Employers can assist themselves by making sure their policies and guidelines on how to report and respond to complaints is clearly written and accessible to staff and managers. These matters are often complicated and the tendency for people to make moral judgments about individuals conduct clouds the facts even more. The more instructive the policies the easier it is for managers to follow the correct process and thus ensure the fair treatment of all parties.

After assessing the initial complaint, minor incidents can be mediated or counselling given if all parties agree and no facts are disputed. In more serious cases or where facts are contested independent investigation is recommended to ensure due process is given to the victim and the accused. Once the facts have been determined by independent investigation a senior manager can make an informed decision about the appropriate action to be taken. This could include conflict resolution, disciplinary action, or changing the cultural within a work group. Employers need to understand their true exposure to court action and their responsibilities under the Occupational Health and Safety regulations and Anti Discrimination legislation.

Of those surveyed in the Australian Human Rights Commission survey, 72 per cent who made a complaint said the harasser had been dealt with.

This means they were either spoken to, disciplined, dismissed, formally warned, counselled, transferred or changed shifts or in serious cases, arrested.

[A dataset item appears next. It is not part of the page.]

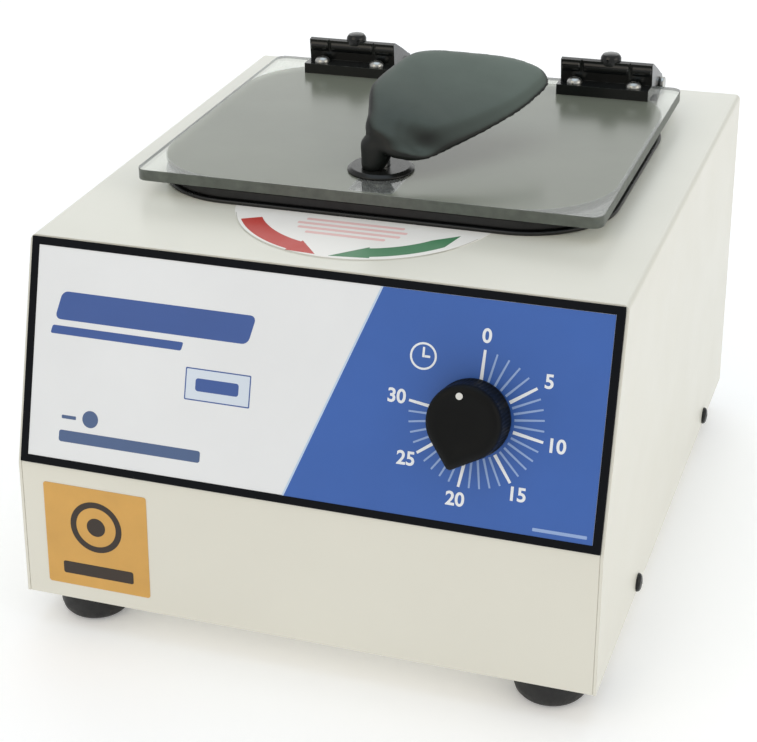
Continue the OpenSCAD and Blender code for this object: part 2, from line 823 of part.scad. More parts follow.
// Wires clipped along the base: inlet to board, board to motor, timer and capacitor
module wiring() {
    r = 1.4;
    low = floor_z + 2;
    side_x = -inner_w / 2 + 14;
    board_rear = board_pos.y + board_size.y - 9;
    color("firebrick") {
        wire([
            [inlet_pos.x, rear_y - 20, inlet_pos.y], [inlet_pos.x, rear_y - 28, inlet_pos.y],
            [inlet_pos.x, rear_y - 40, low], [side_x, rear_y - 60, low],
            [side_x, board_rear + 18, low], [board_pos.x + 20, board_rear + 14, low + 14],
            [board_pos.x + 20, board_rear + 4.1, low + 14]], r);
        wire([
            [board_pos.x + 40, board_rear + 4.1, low + 14],
            [board_pos.x + 40, board_rear + 14, low + 14],
            [-62, bowl_y - 60, low + 2], [-56, bowl_y - 14, motor_z[1] + 8],
            [-motor_r - 8, bowl_y, motor_z[1] + 8], [-motor_r - 0.1, bowl_y, motor_z[1] + 8]],
            r);
        wire([
            [board_pos.x + 56, board_rear + 4.1, low + 14],
            [board_pos.x + 56, board_rear + 12, low + 14],
            [-20, front_y + 50, low], [capacitor_pos.x - 26, capacitor_pos.y, low],
            [capacitor_pos.x - 21, capacitor_pos.y, floor_z + 30],
            [capacitor_pos.x - 21, capacitor_pos.y, floor_z + 57],
            [capacitor_pos.x - 18, capacitor_pos.y, floor_z + 58.5],
            [capacitor_pos.x - 7.1, capacitor_pos.y, floor_z + 58.5]], r);
    }
}

wrap_cover();
front_fascia();
rear_panel();
base_pan();
panel_bezel();
panel_overlay();
deck_label();
amber_label();
foot_front_left();
foot_front_right();
foot_rear_left();
foot_rear_right();
foot_screws();
side_screws();
bowl();
bowl_trim();
lid_gasket();
shaft_seal();
latch_keeper();
lid_switch();
switch_plunger();
timer_body();
timer_nut();
timer_shaft();
timer_knob();
power_inlet();
fuse_holder();
motor_housing();
motor_top_bell();
motor_bottom_bell();
motor_mount();
motor_isolators();
motor_armature();
motor_fan();
rotor_shaft();
rotor_spider();
rotor_nut();
carrier_1();
carrier_2();
carrier_3();
carrier_4();
carrier_5();
carrier_6();
control_board();
board_standoffs();
capacitor();
wiring();
hinge_base_left();
hinge_base_right();
hinge_base_screws();
hinge_pins();
hinge_leaf_left();
hinge_leaf_right();
hinge_leaf_screws();
lid_plate();
latch_escutcheon();
latch_handle();
latch_shaft();
latch_cam();
latch_nut();
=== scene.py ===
import json
import math

import bmesh
import bpy
from mathutils import Matrix, Vector


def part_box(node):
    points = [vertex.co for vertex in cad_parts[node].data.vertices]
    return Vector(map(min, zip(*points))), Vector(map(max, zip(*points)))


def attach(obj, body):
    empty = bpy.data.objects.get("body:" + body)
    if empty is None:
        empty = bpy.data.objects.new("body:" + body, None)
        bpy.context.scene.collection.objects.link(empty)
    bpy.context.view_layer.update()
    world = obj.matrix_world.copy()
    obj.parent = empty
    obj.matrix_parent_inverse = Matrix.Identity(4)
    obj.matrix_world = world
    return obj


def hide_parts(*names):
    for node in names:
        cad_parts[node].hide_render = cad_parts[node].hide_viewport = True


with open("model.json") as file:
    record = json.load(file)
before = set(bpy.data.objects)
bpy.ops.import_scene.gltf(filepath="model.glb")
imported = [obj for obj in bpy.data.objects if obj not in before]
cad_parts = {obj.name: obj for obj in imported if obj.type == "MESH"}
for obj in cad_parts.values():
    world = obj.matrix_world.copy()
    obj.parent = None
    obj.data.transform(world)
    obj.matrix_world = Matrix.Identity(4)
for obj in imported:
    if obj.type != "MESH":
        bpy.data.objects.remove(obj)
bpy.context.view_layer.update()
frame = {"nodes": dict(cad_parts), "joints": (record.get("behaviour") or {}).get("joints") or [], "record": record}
NODES = frame["nodes"]
JOINTS = {joint["name"]: joint for joint in frame["joints"]}
MM = 0.001


# ---- places, all worked out from the frame ----

def low(node):
    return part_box(node)[0]


def high(node):
    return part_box(node)[1]


def middle(node):
    return (low(node) + high(node)) / 2


class Plane:
    """A flat face with its own across, up and outward directions."""

    def __init__(self, origin, across, up):
        self.origin = Vector(origin)
        self.across = Vector(across).normalized()
        self.up = Vector(up).normalized()
        self.out = self.across.cross(self.up)

    def point(self, u, v, lift=0.0):
        return self.origin + u * self.across + v * self.up + lift * self.out

    def matrix(self, u, v, lift):
        turn = Matrix((self.across, self.up, self.out)).transposed().to_4x4()
        return Matrix.Translation(self.point(u, v, lift)) @ turn


DIAL = JOINTS["timer_turn"]
DIAL_IN = Vector(DIAL["axis"]).normalized()
DIAL_LIFT = 1 * MM
OVERLAY_T = 0.8 * MM
PANEL_UP = Vector((0, -DIAL_IN.z, DIAL_IN.y))
DIAL_AT = Vector(DIAL["pos_m"]) + DIAL_IN * DIAL_LIFT
PANEL = Plane(DIAL_AT, (1, 0, 0), PANEL_UP)
LATCH_AT = Vector(JOINTS["latch_turn"]["pos_m"])
LID_TOP = high("lid_plate").z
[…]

But in many of these cases, victims reported experiencing a negative impact as a result of the complaints process.

This shows that the fear of making a complaint due to a negative personal impact is justified.

As well as effectively dealing with complaints, there is a strong business imperative for employers, in cooperation with relevant support agencies, to minimise the negative impact on those who experience it.

Consistent messages from the employer highlighting the seriousness of such behaviour, could help to increase the number of formal reports made.

Employers should clearly communicate how the complaints process works.

They should try to dispel any negative perceptions of the complaints processes that may exist in the workplace.